Stated goal. Please output the lines shown below exactly as they appear.

Data excerpt.
** begin **

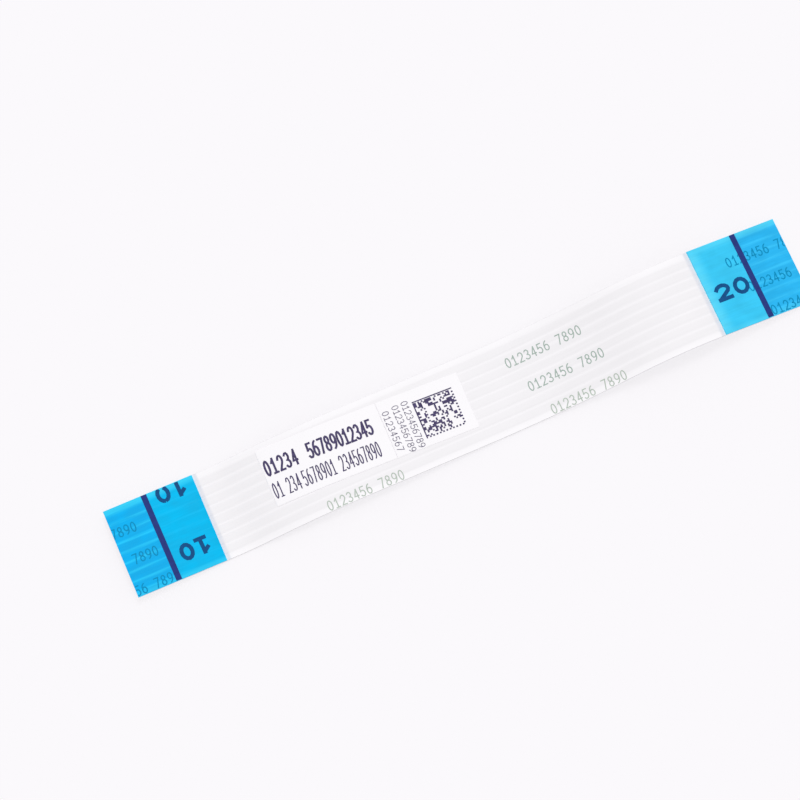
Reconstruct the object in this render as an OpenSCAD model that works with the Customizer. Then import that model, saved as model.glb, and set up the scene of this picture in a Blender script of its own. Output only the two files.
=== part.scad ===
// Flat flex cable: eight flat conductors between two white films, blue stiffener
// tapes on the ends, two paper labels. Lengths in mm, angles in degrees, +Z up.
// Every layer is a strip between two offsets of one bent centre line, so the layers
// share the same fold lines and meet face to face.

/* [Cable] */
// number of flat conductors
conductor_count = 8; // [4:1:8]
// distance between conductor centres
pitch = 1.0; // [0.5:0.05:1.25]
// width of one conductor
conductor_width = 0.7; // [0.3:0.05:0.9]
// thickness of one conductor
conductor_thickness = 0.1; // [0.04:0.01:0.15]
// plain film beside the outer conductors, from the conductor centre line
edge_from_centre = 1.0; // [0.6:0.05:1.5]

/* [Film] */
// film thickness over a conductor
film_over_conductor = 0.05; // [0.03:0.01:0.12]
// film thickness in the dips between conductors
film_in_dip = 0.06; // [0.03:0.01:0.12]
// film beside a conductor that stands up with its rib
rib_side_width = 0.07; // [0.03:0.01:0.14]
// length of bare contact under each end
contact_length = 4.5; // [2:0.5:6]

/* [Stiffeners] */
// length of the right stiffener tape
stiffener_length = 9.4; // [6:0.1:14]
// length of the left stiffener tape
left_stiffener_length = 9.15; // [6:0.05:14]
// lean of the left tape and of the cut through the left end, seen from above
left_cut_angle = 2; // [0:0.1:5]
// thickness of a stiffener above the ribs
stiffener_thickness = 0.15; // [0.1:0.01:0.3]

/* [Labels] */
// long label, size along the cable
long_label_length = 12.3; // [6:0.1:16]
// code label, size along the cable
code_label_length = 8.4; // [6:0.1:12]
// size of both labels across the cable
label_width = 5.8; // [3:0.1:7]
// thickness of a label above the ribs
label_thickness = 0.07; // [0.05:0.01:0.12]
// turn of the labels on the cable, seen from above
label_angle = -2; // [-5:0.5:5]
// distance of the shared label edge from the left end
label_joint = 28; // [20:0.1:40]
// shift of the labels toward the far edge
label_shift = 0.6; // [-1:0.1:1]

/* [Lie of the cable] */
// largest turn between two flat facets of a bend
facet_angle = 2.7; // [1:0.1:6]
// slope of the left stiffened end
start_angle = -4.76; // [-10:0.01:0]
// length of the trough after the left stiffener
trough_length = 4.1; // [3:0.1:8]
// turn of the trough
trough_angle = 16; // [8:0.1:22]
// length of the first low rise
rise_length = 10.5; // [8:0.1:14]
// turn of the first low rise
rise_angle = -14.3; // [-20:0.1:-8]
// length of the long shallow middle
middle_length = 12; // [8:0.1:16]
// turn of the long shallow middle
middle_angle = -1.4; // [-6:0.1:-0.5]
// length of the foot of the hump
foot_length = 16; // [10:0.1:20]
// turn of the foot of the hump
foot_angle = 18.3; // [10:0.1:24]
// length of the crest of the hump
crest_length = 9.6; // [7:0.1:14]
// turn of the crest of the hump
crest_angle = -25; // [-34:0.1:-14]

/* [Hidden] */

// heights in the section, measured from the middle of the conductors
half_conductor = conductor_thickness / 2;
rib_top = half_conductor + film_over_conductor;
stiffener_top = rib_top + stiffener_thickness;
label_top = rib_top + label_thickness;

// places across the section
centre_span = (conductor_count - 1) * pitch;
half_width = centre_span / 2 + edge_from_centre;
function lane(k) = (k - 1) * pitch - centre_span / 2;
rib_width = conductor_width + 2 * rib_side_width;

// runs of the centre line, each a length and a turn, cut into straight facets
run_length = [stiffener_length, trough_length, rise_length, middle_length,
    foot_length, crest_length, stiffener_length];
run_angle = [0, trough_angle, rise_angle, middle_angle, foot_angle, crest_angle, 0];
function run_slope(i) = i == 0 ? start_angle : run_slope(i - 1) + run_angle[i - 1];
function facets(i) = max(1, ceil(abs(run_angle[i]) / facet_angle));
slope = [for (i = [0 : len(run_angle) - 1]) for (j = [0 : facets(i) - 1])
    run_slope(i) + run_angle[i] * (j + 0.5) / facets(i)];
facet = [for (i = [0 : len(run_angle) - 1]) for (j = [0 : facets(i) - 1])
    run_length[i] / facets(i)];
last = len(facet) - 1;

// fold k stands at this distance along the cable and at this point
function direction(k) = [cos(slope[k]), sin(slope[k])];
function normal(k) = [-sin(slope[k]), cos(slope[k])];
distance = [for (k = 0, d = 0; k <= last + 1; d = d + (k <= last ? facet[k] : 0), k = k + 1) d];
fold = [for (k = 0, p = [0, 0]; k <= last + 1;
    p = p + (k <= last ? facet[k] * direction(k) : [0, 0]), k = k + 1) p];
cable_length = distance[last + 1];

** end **

Answer.
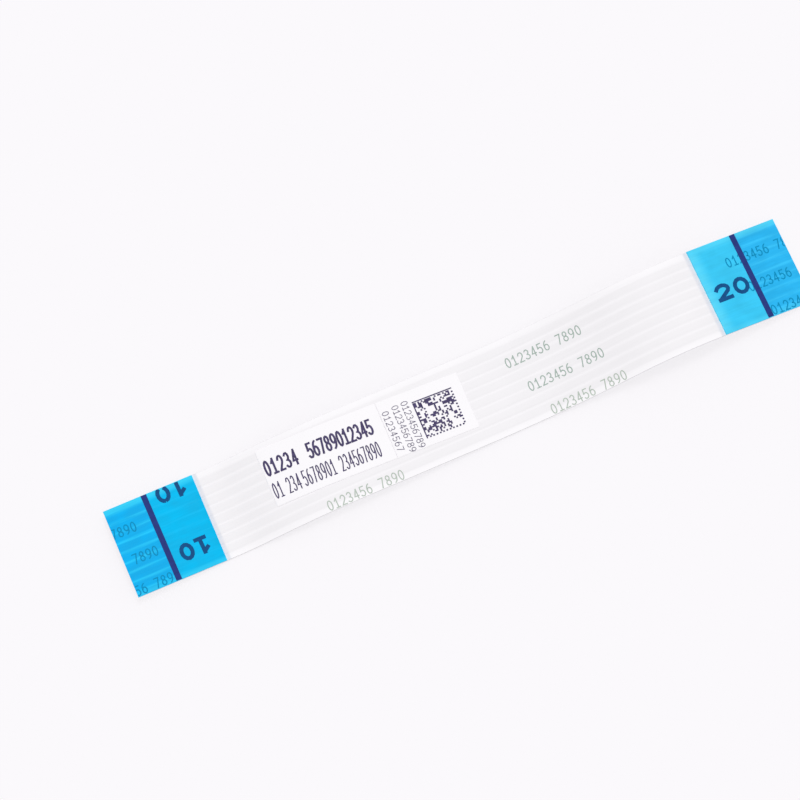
Reconstruct the object in this render as an OpenSCAD model that works with the Customizer. Then import that model, saved as model.glb, and set up the scene of this picture in a Blender script of its own. Output only the two files.
=== part.scad ===
// Flat flex cable: eight flat conductors between two white films, blue stiffener
// tapes on the ends, two paper labels. Lengths in mm, angles in degrees, +Z up.
// Every layer is a strip between two offsets of one bent centre line, so the layers
// share the same fold lines and meet face to face.

/* [Cable] */
// number of flat conductors
conductor_count = 8; // [4:1:8]
// distance between conductor centres
pitch = 1.0; // [0.5:0.05:1.25]
// width of one conductor
conductor_width = 0.7; // [0.3:0.05:0.9]
// thickness of one conductor
conductor_thickness = 0.1; // [0.04:0.01:0.15]
// plain film beside the outer conductors, from the conductor centre line
edge_from_centre = 1.0; // [0.6:0.05:1.5]

/* [Film] */
// film thickness over a conductor
film_over_conductor = 0.05; // [0.03:0.01:0.12]
// film thickness in the dips between conductors
film_in_dip = 0.06; // [0.03:0.01:0.12]
// film beside a conductor that stands up with its rib
rib_side_width = 0.07; // [0.03:0.01:0.14]
// length of bare contact under each end
contact_length = 4.5; // [2:0.5:6]

/* [Stiffeners] */
// length of the right stiffener tape
stiffener_length = 9.4; // [6:0.1:14]
// length of the left stiffener tape
left_stiffener_length = 9.15; // [6:0.05:14]
// lean of the left tape and of the cut through the left end, seen from above
left_cut_angle = 2; // [0:0.1:5]
// thickness of a stiffener above the ribs
stiffener_thickness = 0.15; // [0.1:0.01:0.3]

/* [Labels] */
// long label, size along the cable
long_label_length = 12.3; // [6:0.1:16]
// code label, size along the cable
code_label_length = 8.4; // [6:0.1:12]
// size of both labels across the cable
label_width = 5.8; // [3:0.1:7]
// thickness of a label above the ribs
label_thickness = 0.07; // [0.05:0.01:0.12]
// turn of the labels on the cable, seen from above
label_angle = -2; // [-5:0.5:5]
// distance of the shared label edge from the left end
label_joint = 28; // [20:0.1:40]
// shift of the labels toward the far edge
label_shift = 0.6; // [-1:0.1:1]

/* [Lie of the cable] */
// largest turn between two flat facets of a bend
facet_angle = 2.7; // [1:0.1:6]
// slope of the left stiffened end
start_angle = -4.76; // [-10:0.01:0]
// length of the trough after the left stiffener
trough_length = 4.1; // [3:0.1:8]
// turn of the trough
trough_angle = 16; // [8:0.1:22]
// length of the first low rise
rise_length = 10.5; // [8:0.1:14]
// turn of the first low rise
rise_angle = -14.3; // [-20:0.1:-8]
// length of the long shallow middle
middle_length = 12; // [8:0.1:16]
// turn of the long shallow middle
middle_angle = -1.4; // [-6:0.1:-0.5]
// length of the foot of the hump
foot_length = 16; // [10:0.1:20]
// turn of the foot of the hump
foot_angle = 18.3; // [10:0.1:24]
// length of the crest of the hump
crest_length = 9.6; // [7:0.1:14]
// turn of the crest of the hump
crest_angle = -25; // [-34:0.1:-14]

/* [Hidden] */

// heights in the section, measured from the middle of the conductors
half_conductor = conductor_thickness / 2;
rib_top = half_conductor + film_over_conductor;
stiffener_top = rib_top + stiffener_thickness;
label_top = rib_top + label_thickness;

// places across the section
centre_span = (conductor_count - 1) * pitch;
half_width = centre_span / 2 + edge_from_centre;
function lane(k) = (k - 1) * pitch - centre_span / 2;
rib_width = conductor_width + 2 * rib_side_width;

// runs of the centre line, each a length and a turn, cut into straight facets
run_length = [stiffener_length, trough_length, rise_length, middle_length,
    foot_length, crest_length, stiffener_length];
run_angle = [0, trough_angle, rise_angle, middle_angle, foot_angle, crest_angle, 0];
function run_slope(i) = i == 0 ? start_angle : run_slope(i - 1) + run_angle[i - 1];
function facets(i) = max(1, ceil(abs(run_angle[i]) / facet_angle));
slope = [for (i = [0 : len(run_angle) - 1]) for (j = [0 : facets(i) - 1])
    run_slope(i) + run_angle[i] * (j + 0.5) / facets(i)];
facet = [for (i = [0 : len(run_angle) - 1]) for (j = [0 : facets(i) - 1])
    run_length[i] / facets(i)];
last = len(facet) - 1;

// fold k stands at this distance along the cable and at this point
function direction(k) = [cos(slope[k]), sin(slope[k])];
function normal(k) = [-sin(slope[k]), cos(slope[k])];
distance = [for (k = 0, d = 0; k <= last + 1; d = d + (k <= last ? facet[k] : 0), k = k + 1) d];
fold = [for (k = 0, p = [0, 0]; k <= last + 1;
    p = p + (k <= last ? facet[k] * direction(k) : [0, 0]), k = k + 1) p];
cable_length = distance[last + 1];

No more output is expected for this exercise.